Tuesday, December 9, 2014

Eric Hofbauer Quintet, Prehistoric Jazz, Volume 2, Quintet for the End of Time

We are back today for volume two of Eric Hofbauer and his Quintet and their "Prehistoric Jazz." Volume 1 (Stravinsky's "Rite of Spring") I covered here a few days ago. In the second volume Eric arranges the beautiful Messiaen WWII opus "Quartet for the End of Time," setting it in jazz terms for the quintet and so titling it Quintet for the End of Time (Creative Nation Music CNM 026).

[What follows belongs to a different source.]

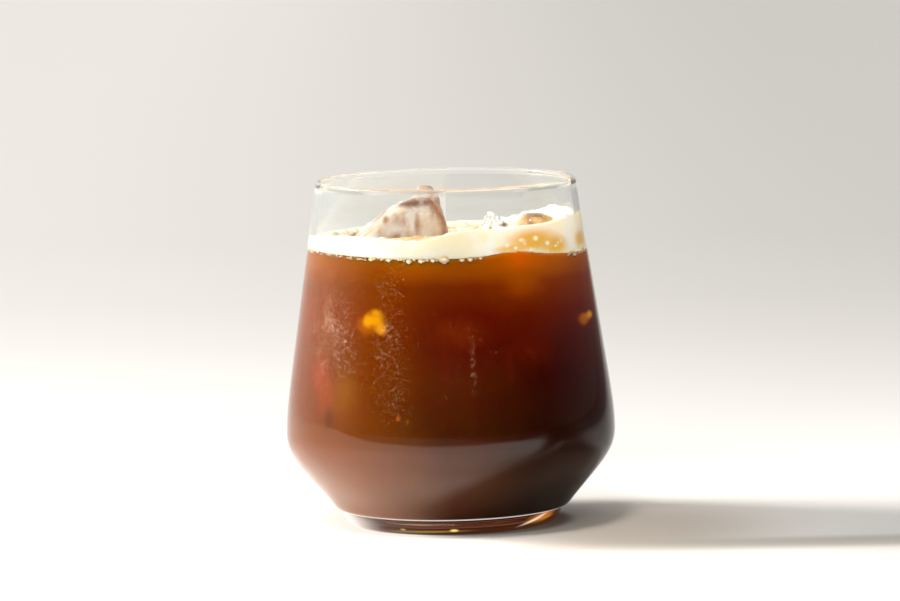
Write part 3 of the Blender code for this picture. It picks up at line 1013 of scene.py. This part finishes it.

As before the music gets fully treated by Eric's talented group: Eric on guitar, Jerry Sabatini on trumpet, Todd Brunel on clarinet and bass clarinet, Junko Fujiwara on cello, and Curt Newton on drums.

As with volume one Eric does not give you an end-to-end transcription of the original work, but instead selects key motives and sections, giving the themes to various instrumental combinations and slanting the phrases at times for a more jazzed reading. And then as before there is a good amount of room for improvisation, which comes off excellently with both avant and early jazz elements.

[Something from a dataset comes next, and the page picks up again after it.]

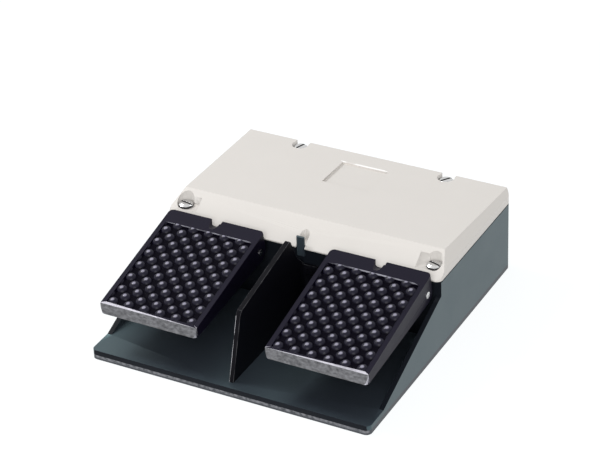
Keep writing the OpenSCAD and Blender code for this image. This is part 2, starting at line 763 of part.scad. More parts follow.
// staggered studs: the rows alternate by half a pitch, and the outermost run into the margin
module tread_mat(side) pedal_frame(side) {
    w = pocket_w - 2 * mat_gap;
    y0 = pocket_y0 + mat_gap;
    y1 = pocket_y1 - mat_gap;
    rows = floor((y1 - y0) / (stud_pitch / 2));
    cols = ceil(w / stud_pitch / 2);
    z0 = tread_h - pocket_h;
    translate([-w / 2, y0, z0]) cube([w, y1 - y0, mat_t]);
    intersection() {
        translate([-w / 2, y0, z0 + mat_t / 2]) cube([w, y1 - y0, 20]);
        for (j = [0 : rows]) for (i = [-cols : cols]) {
            x = (i + (j % 2 == 0 ? 0 : 0.5)) * stud_pitch;
            if (abs(x) < w / 2 + stud_d / 2 - 0.5)
                translate([x, y1 - j * stud_pitch / 2, z0 + mat_t]) stud();
        }
    }
}

module pedal_pin(side) translate([side * pedal_x, y_pivot, z_pivot]) rotate([0, 90, 0])
    cylinder(d = pin_d, h = pedal_w + 2 * pin_proud, center = true);

module pedal_left() color("#34323c") pedal_casting(-1);
module pedal_right() color("#34323c") pedal_casting(1);
module tread_left() color("#26242c") tread_mat(-1);
module tread_right() color("#26242c") tread_mat(1);
module pin_left() color("#d0d0d0") pedal_pin(-1);
module pin_right() color("#d0d0d0") pedal_pin(1);

// flanged bushes in the four lugs
module pivot_bushes() color("#b08d4a") for (side = [-1, 1], i = [-1, 1])
    translate([side * pedal_x + i * lug_span / 2, y_pivot, z_pivot]) rotate([0, 90, 0]) difference() {
        union() {
            cylinder(d = pin_d + 2 * pin_gap + 2 * bush_wall, h = lug_t, center = true);
            translate([0, 0, i * (lug_t + bush_flange_t) / 2])
                cylinder(d = pin_d + 2 * pin_gap + 2 * bush_wall + 3, h = bush_flange_t, center = true);
        }
        cylinder(d = pin_d + 2 * pin_gap, h = 2 * lug_t, center = true);
    }

// rubber stops that catch the arm's foot at the end of its travel
stop_stem_d = 5;
stop_head_l = 3;
stop_l = pivot_out - rest_gap
    - (arm_face / cos(pedal_travel) + (plunger_drop + stop_d / 2) * tan(pedal_travel));
module stop_buffers() color("#1d1d1d") for (side = [-1, 1], i = [-1, 1])
    along_y([side * pedal_x + i * stop_x, y_wall, z_plunger]) {
        translate([0, 0, -stop_l]) cylinder(d = stop_d, h = stop_l);
        cylinder(d = stop_stem_d, h = wall_t);
        translate([0, 0, wall_t]) cylinder(d1 = 1.5 * stop_stem_d, d2 = stop_stem_d, h = stop_head_l);
    }

// ---- plungers ----
module plunger(side) color("#c9c9c6") along_y([side * pedal_x, y_button, z_plunger]) {
    r = button_d;
    intersection() {
        cylinder(d = button_d, h = button_t);
        translate([0, 0, r]) sphere(r);
    }
    translate([0, 0, button_t - eps]) cylinder(d = rod_d, h = rod_l + eps);
}

module collar(side) color("#b5b5b0") along_y([side * pedal_x, y_collar, z_plunger]) difference() {
    cylinder(d = collar_d, h = collar_t);
    translate([0, 0, -1]) cylinder(d = rod_d, h = collar_t + 2);
}

module plunger_left() plunger(-1);
module plunger_right() plunger(1);
module collar_left() collar(-1);
module collar_right() collar(1);

// a round wire swept along a helix
module coil(d, wire, l, turns, sides = 8, steps = 18) {
    n = turns * steps;
    rise = l - wire;
    points = [
        for (k = [0 : n]) for (s = [0 : sides - 1])
            let (a = 360 * k / steps, b = 360 * s / sides, r = d / 2 + wire / 2 * cos(b))
            [r * cos(a), r * sin(a), wire / 2 + rise * k / n + wire / 2 * sin(b)]
    ];
    walls = [
        for (k = [0 : n - 1]) for (s = [0 : sides - 1])
            let (t = (s + 1) % sides)
            [k * sides + s, k * sides + t, (k + 1) * sides + t, (k + 1) * sides + s]
    ];
    first = [for (s = [sides - 1 : -1 : 0]) s];
    last = [for (s = [0 : sides - 1]) n * sides + s];
    polyhedron(points, concat(walls, [first, last]), convexity = 10);
}

module return_spring(side) color("#c4c8ca") along_y([side * pedal_x, y_collar + collar_t, z_plunger])
    coil(spring_d, wire_d, spring_l, spring_turns);

module return_spring_left() return_spring(-1);
module return_spring_right() return_spring(1);

// ---- plunger guides in the compartment wall ----
seal_w = 2.4;
seal_l = 2.5;
nut_t = 4;

module guide_bushes() color("#b08d4a") for (side = [-1, 1])
    along_y([side * pedal_x, y_wall, z_plunger]) difference() {
        union() {
            translate([0, 0, -guide_flange_t]) cylinder(d = guide_flange_d, h = guide_flange_t);
            translate([0, 0, -eps]) cylinder(d = guide_d, h = guide_l + eps);
        }
        translate([0, 0, -50]) cylinder(d = rod_d + 2 * rod_gap, h = 100);
        translate([0, 0, -guide_flange_t - eps]) cylinder(d = rod_d + 2 * seal_w, h = seal_l + eps);
    }

module guide_nuts() color("#c4b27a") for (side = [-1, 1])
    along_y([side * pedal_x, y_wall + wall_t, z_plunger]) difference() {
        hexagon(guide_d + 5, nut_t);
        translate([0, 0, -1]) cylinder(d = guide_d, h = nut_t + 2);
    }

module rod_seals() color("#1a1a1a") for (side = [-1, 1])
    along_y([side * pedal_x, y_wall - guide_flange_t, z_plunger]) difference() {
        cylinder(d = rod_d + 2 * seal_w, h = seal_l);
        translate([0, 0, -1]) cylinder(d = rod_d + 2 * rod_gap, h = seal_l + 2);
    }

// ---- switch blocks ----
bracket_screw_d = 4;
// the bracket's foot passes just below the block, on pillars of the height that is left
block_lift = 0.5;
pillar_h = z_block - block_lift - bracket_t - z_floor;
pillar_d = 10;
screw_tip = 1.2;
bracket_foot_l = block_l + 10;
bracket_w = block_w + 22;
block_screw_d = 4;
block_screw_grip = 9;
earth_washer_t = 1;
// distance of screws and terminals from the block's edges, and the depth of the terminal shelves
block_edge = 4;
shelf_h = 9;
terminal_y0 = 16;
terminal_pitch = 17;
terminal_w = 7.2;
terminal_l = 9;
terminal_t = 1;
terminal_stem_d = 3.5;
terminal_stem_l = 5;
block_screw_z = block_h / 2 - block_edge;
function bracket_screw_at(side) = [
    for (i = [-1, 1], y = [y_block + 8, y_block + block_l - 4])
        [side * pedal_x + i * (block_w / 2 + 6), y]
];
earth_at = [0, y_rear - 40];

// a contact block: rod bore in front, stepped terminal shelves along both long edges
module switch_block(side) color("#33363a") translate([side * pedal_x, y_block, z_block]) difference() {
    translate([-block_w / 2, 0, 0]) cube([block_w, block_l, block_h]);
    along_y([0, -1, block_h / 2]) cylinder(d = rod_d + 2 * block_gap, h = 1 + y_rod_end - y_block + 9);
    for (i = [-1, 1]) translate([i * block_w / 2 - 2 * block_edge, shelf_h, block_h - shelf_h])
        cube([4 * block_edge, block_l + 1, 20]);
    for (i = [-1, 1], k = [0 : terminal_rows - 1])
        translate([i * (block_w / 2 - block_edge), terminal_y0 + k * terminal_pitch,
                   block_h - shelf_h - terminal_stem_l - 1])
            cylinder(d = terminal_stem_d + tap_gap, h = 2 * terminal_stem_l);
    for (x = [-1, 1]) along_y([x * (block_w / 2 - block_edge), -1, block_h / 2 - block_screw_z])
        cylinder(d = block_screw_d + tap_gap, h = block_screw_grip + 2);
}

module switch_terminals(side) color("#c9b26a") translate([side * pedal_x, y_block, z_block])
    for (i = [-1, 1], k = [0 : terminal_rows - 1])
        translate([i * (block_w / 2 - block_edge), terminal_y0 + k * terminal_pitch, block_h - shelf_h])
            difference() {
                union() {
                    translate([-terminal_w / 2, -terminal_l / 2, 0])
                        cube([terminal_w, terminal_l, terminal_t]);
                    translate([0, 0, terminal_t - eps]) cylinder(d = terminal_d, h = terminal_d / 2);
                    translate([0, 0, -terminal_stem_l])
                        cylinder(d = terminal_stem_d, h = terminal_stem_l + eps);
                }
                translate([-terminal_d, -terminal_d / 12, terminal_t + terminal_d / 4])
                    cube([2 * terminal_d, terminal_d / 6, terminal_d]);
            }

module switch_left() switch_block(-1);
module switch_right() switch_block(1);
module switch_terminals_left() switch_terminals(-1);
module switch_terminals_right() switch_terminals(1);

// sheet brackets: the upright carries the block's front, the foot is screwed to the pillars
module switch_brackets() color("#a3a6a8") for (side = [-1, 1])
    translate([side * pedal_x, 0, z_floor + pillar_h]) difference() {
        union() {
            translate([-bracket_w / 2, y_block - bracket_t, 0]) cube([bracket_w, bracket_foot_l, bracket_t]);
            translate([-block_w / 2, y_block - bracket_t, 0])
                cube([block_w, bracket_t, z_block + block_h - z_floor - pillar_h]);
        }
        along_y([0, y_block - 10, z_plunger - z_floor - pillar_h])
            cylinder(d = rod_d + 2 * block_gap, h = 20);
        for (p = bracket_screw_at(0)) translate([p[0], p[1], -1])
            cylinder(d = bracket_screw_d + screw_slack, h = 10);
        for (x = [-1, 1]) along_y([x * (block_w / 2 - block_edge), y_block - 10,
                                   z_block + block_edge - z_floor - pillar_h])
            cylinder(d = block_screw_d + screw_slack, h = 20);
    }

module bracket_screws() color("#b5b5b0") for (side = [-1, 1], p = bracket_screw_at(side))
    translate([p[0], p[1], z_floor + pillar_h + bracket_t])
        slotted(bracket_screw_d, bracket_t + pillar_h - screw_tip);

module block_screws() color("#b5b5b0") for (side = [-1, 1], x = [-1, 1])
    along_y([side * pedal_x + x * (block_w / 2 - block_edge), y_block - bracket_t, z_block + block_edge])
        mirror([0, 0, 1]) slotted(block_screw_d, bracket_t + block_screw_grip);

module earth_terminal() color("#b9a04f") translate([earth_at[0], earth_at[1], z_floor + pillar_h]) {
    cylinder(d = pillar_d - 1, h = earth_washer_t);
    translate([0, 0, earth_washer_t - eps]) slotted(bracket_screw_d, pillar_h - screw_tip);
}

// ---- cable gland and blanking plug in the rear wall ----
gland_hex_t = 6;
gland_neck_l = 8;
gland_nut_l = 14;
washer_t = 1.5;
gland_tail = wall_t + 9;
locknut_t = 4.5;
plug_head_t = 3;
plug_shank_l = 5;
plug_wall = 2.5;
plug_rim = 2.5;

module entry(side) along_y([side * entry_x, y_rear, z_entry]) children();

module gland_washer() color("#1c1c1c") entry(1) difference() {
    cylinder(d = gland_af + 1, h = washer_t);
    translate([0, 0, -1]) cylinder(d = entry_d, h = washer_t + 2);
}

module gland_body() color("#8f9396") entry(1) difference() {
    union() {
        translate([0, 0, -gland_tail]) cylinder(d = entry_d, h = gland_tail + washer_t + eps);
        translate([0, 0, washer_t]) hexagon(gland_af, gland_hex_t);
        translate([0, 0, washer_t + gland_hex_t - eps]) cylinder(d = entry_d, h = gland_neck_l + eps);
    }
    translate([0, 0, -gland_tail - 1]) cylinder(d = cable_bore + 3, h = 80);
    translate([0, 0, washer_t + gland_hex_t]) cylinder(d = seal_d, h = 80);
}

seal_d = entry_d - 4;
module gland_seal() color("#1c1c1c") entry(1) translate([0, 0, washer_t + gland_hex_t]) difference() {
    cylinder(d = seal_d, h = gland_neck_l);
    translate([0, 0, -1]) cylinder(d = cable_bore, h = gland_neck_l + 2);
}

// domed clamping nut: a hexagon that runs into a rounded mouth
module gland_nut() color("#8f9396") entry(1) translate([0, 0, washer_t + gland_hex_t + 1]) difference() {
    union() {
        hexagon(gland_af, gland_nut_l - 5);
        intersection() {
            cylinder(d = gland_af, h = gland_nut_l);
            translate([0, 0, gland_nut_l - 15]) sphere(15);
        }
    }
    translate([0, 0, -1]) cylinder(d = entry_d, h = gland_neck_l);
    cylinder(d = cable_bore + 2, h = 40);
}

module gland_locknut() color("#8f9396") entry(1) translate([0, 0, -wall_t - locknut_t]) difference() {
    hexagon(gland_af, locknut_t);
    translate([0, 0, -1]) cylinder(d = entry_d, h = locknut_t + 2);
}

module blanking_plug() color("#2a2a2a") entry(-1) difference() {
    union() {
        cylinder(d = entry_d + 2 * plug_rim, h = plug_head_t);
        translate([0, 0, -wall_t - plug_shank_l]) cylinder(d = entry_d, h = wall_t + plug_shank_l + eps);
    }
    translate([-0.4 * entry_d, -1, plug_head_t / 2]) cube([0.8 * entry_d, 2, plug_head_t]);
    translate([0, 0, -wall_t - plug_shank_l - 1])
        cylinder(d = entry_d - 2 * plug_wall, h = wall_t + plug_shank_l);
}

base_casting();
base_plate();
base_plate_screws();
rubber_feet();
cover();
cover_gasket();
cover_screws();
divider();
divider_screws();
pivot_bushes();
stop_buffers();
pedal_left();
tread_left();
pin_left();
pedal_right();
tread_right();
pin_right();
plunger_left();
collar_left();
plunger_right();
collar_right();
return_spring_left();
return_spring_right();
guide_bushes();
guide_nuts();
rod_seals();
switch_left();
switch_right();
switch_terminals_left();
switch_terminals_right();
switch_brackets();
bracket_screws();
block_screws();
earth_terminal();
gland_body();
gland_seal();
gland_nut();
gland_locknut();
gland_washer();
blanking_plug();
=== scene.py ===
import math

import bmesh
import bpy
from mathutils import Matrix, Quaternion, Vector


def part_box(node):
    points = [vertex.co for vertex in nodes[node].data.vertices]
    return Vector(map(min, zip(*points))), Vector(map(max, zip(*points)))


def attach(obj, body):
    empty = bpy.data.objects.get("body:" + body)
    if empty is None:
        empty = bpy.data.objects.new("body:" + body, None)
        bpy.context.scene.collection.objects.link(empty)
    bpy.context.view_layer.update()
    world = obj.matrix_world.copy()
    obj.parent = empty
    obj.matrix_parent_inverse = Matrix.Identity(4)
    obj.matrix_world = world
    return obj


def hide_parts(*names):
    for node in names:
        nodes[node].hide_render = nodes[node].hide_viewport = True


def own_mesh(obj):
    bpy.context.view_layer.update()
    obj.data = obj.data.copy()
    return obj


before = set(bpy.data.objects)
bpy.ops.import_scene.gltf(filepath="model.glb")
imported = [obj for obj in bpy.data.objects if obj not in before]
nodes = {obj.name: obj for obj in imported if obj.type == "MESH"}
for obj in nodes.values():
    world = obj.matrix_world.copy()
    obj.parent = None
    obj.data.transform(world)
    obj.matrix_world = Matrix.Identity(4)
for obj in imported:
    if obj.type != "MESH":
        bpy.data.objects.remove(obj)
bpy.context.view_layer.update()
scene = bpy.context.scene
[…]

The Messiaen really lends itself to this treatment, maybe even more so than the Stravinsky, and Eric makes much out of the music so that it convinces fully as jazz for today. There are certain passages of the work that sound so boppish you'd think Messiaen meant them that way. But kudos to Hofbauer for hearing the potential and realizing it so well. Eric, Jerry and Todd get some really interesting solos going too, at times simultaneously.

It is no easy feat to pull this off, but Hofbauer and company do so with style, swinging heat and smarts. This one brings it on home! Many stars, if I rated things that way. Highly recommended!